Lenny’s Book of Everything is a book with a stellar cast. There is Cynthia Spink, the proud, hard-working, single mother of two; Mrs Gaspar, the eccentric Hungarian crone who lives in their apartment block and cares for Cynthia’s two children while she works; Lenny Spink who narrates the story, and Davey, her good-natured younger brother who happens to have gigantism.

From the day Davey is born, his mother has ‘a feeling’ which she’s unable to articulate but which she repeats often. The Spinks live an ordinary life punctuated by the excitement of the arrival of the latest issue of an encyclopaedia set that Cynthia’s sharp letter-writing skills won. Each book as it arrives, allows the children to see the world outside of their small town.
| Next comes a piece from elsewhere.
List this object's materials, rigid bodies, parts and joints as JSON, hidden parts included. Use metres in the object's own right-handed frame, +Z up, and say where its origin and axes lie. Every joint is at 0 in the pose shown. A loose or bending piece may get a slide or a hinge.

They experience the wonders of the world - beetles, birds, quasars, quartz - and dream about a life of freedom and adventure, visiting places like Saskatchewan and Yellowknife, and the gleaming lakes of the Northwest Territories.
However, as her brother's health deteriorates, Lenny comes to accept the inevitable truth; Davey will never make it to Great Bear Lake. 

This outstanding novel about heartbreak and healing by an award-winning author is a wonderful read for discriminating kids over the age of ten, but which will also be read and enjoyed by many adults.


Tuesday, 1 November 2016

A Most Magical Girl

A Most Magical Girl by Karen Foxlee (Allen & Unwin) HB RRP $19.99
ISBN 9781848125742

Reviewed by Daniela Andrews

Imagine a perfectly proper girl, Annabel Grey, living in London in the Victorian era. She attends ‘Miss Finch’s Academy for Young Ladies’ where she learns how to walk demurely, how to feign a smile when discontent and how to display a ‘graceful countenance’ at a dinner party.

Remove her from that world.

Send her to live with some long-lost aunts, who inform her she’s a witch. Explain that she needs to go on a quest to retrieve a powerful wand in London’s underworld. And that she needs to do it quickly, before the evil Mr Angel turns the city (and its inhabitants) to dust. Tell her she’s a most magical girl – a Valiant Defender of Good Magic.

Imagine her disbelief, her reluctance to assume the role, the personal journey she must undertake before she can succeed … and you will have the premise of this book. 

Karen Foxlee, author of Ophelia and the Marvellous Boy, has written another terrific middle grade story about an unlikely hero. Another magical girl, Kitty, and an unusual troll named Hafwen join Annabel in her journey. Together, they must defeat Mr Angel, a villainous, power-hungry wizard who has created a machine to build an army of evil ‘Shadowlings’. The machine has been fed with items of sadness for almost 13 years – booties and bonnets of dead babies and feathers from extinct birds. He created the machine with the grieving tears of Annabel’s mother … and now he wants Annabel herself. 

The story is divided into three parts. Each new section features a stunning double-page, three-dimensional, black and white illustration by Elly MacKay. We also note the level of the dark-magic gauge in Mr Angel’s machine – a creative way to build suspense!

The writing is beautiful, evoking all the senses – especially in its descriptions of Under London. The chapters open with a lesson from Miss Finch’s Little Blue Book (1855), creating a wonderful juxtaposition between Annabel’s former life and her new one. Annabel’s self-acceptance is cleverly illustrated in the final chapter, which opens with a lesson from a different role model. It also begins with the same line that opened the novel, along with another one of Annabel’s puddle visions … but it’s a much stronger, likeable Annabel who closes the story.